The limits are aimed at keeping the space available for the intended use, typically for files of unusual size (F.O.U.S.) or for small files of unusual count.
Local scratch space
$TMPDIR
This variable and the directory it refers to is provided by the queueing system for all processes that execute a job. The directory:
- resides on local disk on each node,
- is named the same on each node,
- is not shared across nodes,
- is shared for processes on the same node (as many as given in "ppn=…"), in other words, the name is PBS job-specific, but not Unix PID-specific,
- typically provides about 100 GB of space,
- will be wiped upon job exit on each node.
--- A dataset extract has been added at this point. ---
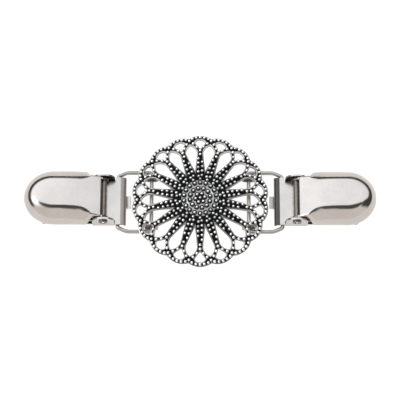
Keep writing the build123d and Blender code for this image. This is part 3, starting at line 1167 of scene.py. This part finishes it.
def flap(side):
    """A plate round the rivet that reaches up to the cover."""
    points, faces = [], []
    for step in range(flap_steps):
        angle = 2 * math.pi * step / flap_steps
        direction = Vector((math.cos(angle), math.sin(angle)))
        for length in (hole_radius, flap_reach(angle, direction)):
            for depth in (pinch - cover_wall, pinch):
                spot = direction * length
                points.append((pivot.x + spot.x, side * depth, pivot.z + spot.y))
    for step in range(flap_steps):
        a, b = 4 * step, 4 * ((step + 1) % flap_steps)
        faces += [(a, a + 2, b + 2, b), (a + 1, b + 1, b + 3, a + 3)]
        faces += [(a + 2, a + 3, b + 3, b + 2), (a, b, b + 1, a + 1)]
    return points, faces


# %% Make a cover
def lever_cover(name):
    points, faces = cover_grid()
    made = mesh_object(name, points, faces, cover_finish)
    outward(made.data)
    if sum(face.normal.z for face in made.data.polygons) < 0:
        made.data.flip_normals()
    thicken(made, cover_wall, 0.12 * mm)
    smooth(made, 60)
    return made


def join_flaps(made):
    """Adds the two flaps to the cover's finished wall."""
    mesh = evaluated_mesh(made)
    made.modifiers.clear()
    made.data = mesh
    with editing(mesh) as shape:
        for side in (1, -1):
            points, faces = flap(side)
            added = bpy.data.meshes.new("flap")
            added.from_pydata(points, [], faces)
            outward(added)
            shape.from_mesh(added)
    smooth(made, 45)


# %% [markdown]
# ## Both clips
# The two clips are the same part. The left one is the right one turned half round the
# flower's centre, which keeps every face pointing outwards, unlike a mirror.

# %% Build both clips and hand each piece to its body
half_turn = Matrix.Rotation(math.pi, 4, "Z")
for side in ("right", "left"):
    ring = wire_ring(side)
    cover = lever_cover(side + "_cover")
    join_flaps(cover)
    if side == "left":
        ring.data.transform(half_turn)
        cover.data.transform(half_turn)
    clip = rounded_copy(side + "_clip_frame", side + "_frame", sheet_finish)
    pin = rounded_copy(side + "_pivot_pin", side + "_rivet", pin_finish)
    for piece, body, node, slot in (
        (ring, "_ring", "_wire_ring", "nickel_wire"),
        (clip, "_clip", "_clip_frame", "nickel_sheet"),
        (pin, "_clip", "_pivot_pin", "nickel_pin"),
        (cover, "_lever", "_lever_cover", "polished_cover"),
    ):
        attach(piece, side + body)
        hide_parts(side + node)
    print(side, "cover:", len(cover.data.polygons), "faces")

for piece in (ground, strand_bead_piece, boss_bead_piece, boss, staples):
    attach(piece, "ornament")
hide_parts("flower")

# %% [markdown]
# ## The table
# The clip was photographed on plain white. The floor is a large pale sheet that glows a
# little, so that it stays even and its reflection in the polished flanks is soft.

# %% The floor
half_floor = 1.5
floor_drop = 0.02 * mm
floor_finish = bpy.data.materials.new("white_table")
floor_finish.use_nodes = True
floor_shader = floor_finish.node_tree.nodes["Principled BSDF"]
floor_values = {
    "Base Color": grey(0.24),
    "Roughness": 0.9,
    "Specular IOR Level": 0.1,
    "Emission Color": (1.0, 0.995, 0.985, 1),
    "Emission Strength": 0.93,
}
for name, value in floor_values.items():
    floor_shader.inputs[name].default_value = value
corner_signs = ((-1, -1), (1, -1), (1, 1), (-1, 1))
floor_corners = [(x * half_floor, y * half_floor, -floor_drop) for x, y in corner_signs]
floor = mesh_object("floor", floor_corners, [(0, 1, 2, 3)], floor_finish)
print("floor:", 2 * half_floor, "m across")

# %% [markdown]
# ## The studio
# Polished metal shows the room more than itself. The light comes from a wide pale ceiling,
# a little brighter on the left. A darker band runs round the room near the horizon and a
# dark patch stands high in front, near the camera: those two draw the thin dark lines
# along the covers' ridges. One more dark patch, on the right, thickens the line round the
# right clip's nose, and a pale card below the front patch lights the near flanks.
#
# The room is a formula on the direction of the ray: x points right, y away from the
# viewer and up upwards, each from -1 to 1. Each pair of numbers says between which two
# values one part fades into the next. Rays from the camera see plain white.

# %% The room's colours and edges
band_colour = (0.085, 0.080, 0.076, 1)
ceiling_left = (1.76, 1.86, 1.98, 1)
ceiling_right = (1.40, 1.48, 1.58, 1)
card_colour = (1.07, 1.06, 1.04, 1)
dark_front_colour = (0.10, 0.096, 0.092, 1)
ceiling_edge = (0.31, 0.49)
front_edge = (0.01, 0.11)
front_left_edge = (-0.86, -0.70)
card_edge = (0.35, 0.55)
card_top_left = 0.74
card_drop_on_right = 0.04
nose_edge = (0.80, 0.86)
nose_far_edge = (0.36, 0.44)
print("ceiling on the left and right:", ceiling_left[:3], ceiling_right[:3])

# %% The room
world = bpy.data.worlds.new("studio")
bpy.context.scene.world = world
world.use_nodes = True
graph = Graph(world.node_tree)
x, y, up = graph.coordinates(graph.node("ShaderNodeTexCoord", output="Generated"))
ceiling = graph.smooth_step(up - x * x * 0.02, *ceiling_edge)
on_right = graph.smooth_step(x, -0.05, 0.05)
front = graph.smooth_step(y * -1, *front_edge)
card_top = card_top_left - on_right * card_drop_on_right
further_in = 1 - graph.smooth_step(y, -0.05, 0.15)
nose_patch = graph.smooth_step(x + further_in * 0.22, *nose_edge)
nose_patch = nose_patch * (1 - graph.smooth_step(y, *nose_far_edge))
above_card = graph.smooth_step(up - card_top, 0.0, 0.10)
front_card = graph.smooth_step(y * -1, *card_edge) * (1 - above_card)
dark_front = front * above_card * graph.smooth_step(x, *front_left_edge)
lit = graph.mix(graph.smooth_step(x, -0.9, 0.9), ceiling_left, ceiling_right)
room = graph.mix(ceiling * (1 - nose_patch), band_colour, lit)
room = graph.mix(front_card, room, card_colour)
room = graph.mix(dark_front, room, dark_front_colour)
seen = graph.node("ShaderNodeLightPath", output="Is Camera Ray")
room = graph.mix(seen, room, grey(1.0))
background = world.node_tree.nodes["Background"]
world.node_tree.links.new(room.socket, background.inputs["Color"])
background.inputs["Strength"].default_value = 1.0
print("room:", len(world.node_tree.nodes), "nodes")

# %% [markdown]
# One round key light stands low on the left. The left clip's nose mirrors it, and that is
# the bright spark in the photograph.

# %% The key light
key_direction = Vector((-0.77, -0.06, 0.63)).normalized()
key_distance = 0.9
key_data = bpy.data.lights.new("key", "AREA")
key_data.shape = "DISK"
key_data.size = 0.33
key_data.energy = 1.8
key = add_object("key", key_data)
key.location = key_direction * key_distance
key.rotation_euler = key_direction.to_track_quat("Z", "Y").to_euler()
print("key light:", key_data.energy, "W")

bpy.context.scene.view_settings.view_transform = "Standard"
The environment variable TMPDIR is not shared across nodes either. Either communicate it internal to your program, or have it exported by mpirun/mpiexec:
- OpenMPI
mpirun … \ -x TMPDIR \ [-x OTHERVAR] \ …
- Intel MPI
mpiexec.hydra … \ -genvlist TMPDIR[,OTHERVAR] \ …
Use in job files
You can use $TMPDIR
in one or more of the following ways:
- direct your application to store its temporary files there, which is typically done by command line switches or an environment variable such as:
export FOO_SCRATCH=$TMPDIR
- actually run your application there:
cd $TMPDIR
- In this case, make sure you either copy your input files there or you specify full paths to
$HOME
or$PPBS_O_WORKDIR
.
- copy files back upon job termination:
#PBS -W stageout=$TMPDIR/foo.ext@localhost:$PBS_O_WORKDIR #PBS -W stageout=$TMPDIR/*.bar@localhost:$PBS_O_WORKDIR/subdir
- The string on the left of the
@
character names the source files in the compute node file system. - The string on the right gives the destination host and directory, also as seen from the compute node. This means localhost refers to the primary compute node (rank 0 in MPI parlance). $PBS_O_WORKDIR by default stems from what was qsub's current directory on the submission node, but Carbon's user file systems are mounted on login nodes and compute nodes under the same paths.
- You may give the
stageout=…
directive multiple times, as shown.
- In contrast to explicit trailing "cp" commands in the job script, this copy will be executed even if a job overruns its walltime. See the qsub manual for further information.